Die Regelung zum Abschöpfen der Zufallsgewinne lässt dabei zudem sehr wenig an vermeintlichen Übergewinnen zu. Die Berechnung der Kosten der Grünstromerzeugung könnte an den in Ausschreibungen ermittelten garantierten Vergütungshöhen oder an den älteren ausschreibungsunabhängigen einheitlichen erhöhten Festpreisvergütungstarifen des Erneuerbare-Energien-Gesetzes (EEG) ausgerichtet sein. Bei einer solchen Kalkulation von im Wirtschaftsministerium wohl als Kapitalkosten kalkulierten Schwellenwert, auf den noch eine Sicherheitsmarge kommen würde, könnte sich die vom Staat noch zugelassene Einnahmenschwelle auf zehn Cent pro Kilowattstunde reduzieren. Im freien Stromhandel würde diese Schwelle noch leicht den durchschnittlichen Spotmarktpreis des vergangenen Jahres übertreffen. Doch in diesem Jahr handelten die Strombörsenhändler auf dem Spotmarkt zu einem mittleren Preis von immer über 10 Cent bis zu sogar 46 Cent pro Kilowattstunde im August.

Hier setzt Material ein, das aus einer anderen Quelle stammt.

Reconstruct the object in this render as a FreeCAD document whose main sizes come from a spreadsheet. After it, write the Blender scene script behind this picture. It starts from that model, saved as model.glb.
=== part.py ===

BEE-Präsidentin Peter warnte, mit einer rückwirkenden Gewinnabschöpfung besonders bei Windenergie- und Photovoltaik-Anlagen-Betreibern würde die Politik den Unternehmen dringend benötigte Investitionsmittel für den schnellen Kapazitätsausbau bei erneuerbaren Energien aus der Hand nehmen. Dies geschehe ausgerechnet zu einem Zeitpunkt, da die Ausschreibunge neuer Windparkkapazitäten noch stark unterzeichnet seien. Auch der Terminmarkt, der Strommengen für Lieferzeiten in einem, zwei oder drei Jahren handeln lässt, wird nach den Plänen der Regierung wohl noch später mit der Abschöpfungssystematik belegt, allerdings erst im kommenden Jahr.